> _Given task_
Reproduce the material in full, exactly as written.

> _Data segment_
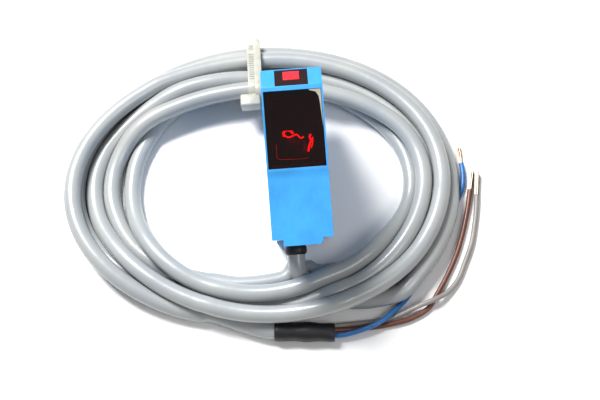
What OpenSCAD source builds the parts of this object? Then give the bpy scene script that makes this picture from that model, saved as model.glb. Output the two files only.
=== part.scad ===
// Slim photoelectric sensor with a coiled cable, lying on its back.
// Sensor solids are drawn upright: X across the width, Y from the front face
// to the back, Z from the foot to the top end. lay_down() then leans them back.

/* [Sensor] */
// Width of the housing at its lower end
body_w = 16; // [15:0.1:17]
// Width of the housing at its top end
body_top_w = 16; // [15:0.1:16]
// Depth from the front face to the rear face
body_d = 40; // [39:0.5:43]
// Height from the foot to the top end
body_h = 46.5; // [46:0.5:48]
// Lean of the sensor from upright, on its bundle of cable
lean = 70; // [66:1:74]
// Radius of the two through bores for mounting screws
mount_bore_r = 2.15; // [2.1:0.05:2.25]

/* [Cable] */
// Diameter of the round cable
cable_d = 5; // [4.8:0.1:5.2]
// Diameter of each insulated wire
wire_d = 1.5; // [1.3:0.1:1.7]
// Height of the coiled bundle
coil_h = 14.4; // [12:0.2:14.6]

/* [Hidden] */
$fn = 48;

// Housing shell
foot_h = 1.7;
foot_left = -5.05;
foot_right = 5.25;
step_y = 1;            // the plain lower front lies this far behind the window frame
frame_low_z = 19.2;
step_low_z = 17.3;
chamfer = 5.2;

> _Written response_
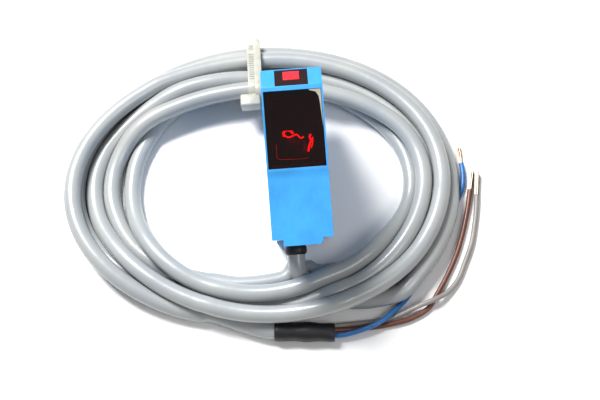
What OpenSCAD source builds the parts of this object? Then give the bpy scene script that makes this picture from that model, saved as model.glb. Output the two files only.
=== part.scad ===
// Slim photoelectric sensor with a coiled cable, lying on its back.
// Sensor solids are drawn upright: X across the width, Y from the front face
// to the back, Z from the foot to the top end. lay_down() then leans them back.

/* [Sensor] */
// Width of the housing at its lower end
body_w = 16; // [15:0.1:17]
// Width of the housing at its top end
body_top_w = 16; // [15:0.1:16]
// Depth from the front face to the rear face
body_d = 40; // [39:0.5:43]
// Height from the foot to the top end
body_h = 46.5; // [46:0.5:48]
// Lean of the sensor from upright, on its bundle of cable
lean = 70; // [66:1:74]
// Radius of the two through bores for mounting screws
mount_bore_r = 2.15; // [2.1:0.05:2.25]

/* [Cable] */
// Diameter of the round cable
cable_d = 5; // [4.8:0.1:5.2]
// Diameter of each insulated wire
wire_d = 1.5; // [1.3:0.1:1.7]
// Height of the coiled bundle
coil_h = 14.4; // [12:0.2:14.6]

/* [Hidden] */
$fn = 48;

// Housing shell
foot_h = 1.7;
foot_left = -5.05;
foot_right = 5.25;
step_y = 1;            // the plain lower front lies this far behind the window frame
frame_low_z = 19.2;
step_low_z = 17.3;
chamfer = 5.2;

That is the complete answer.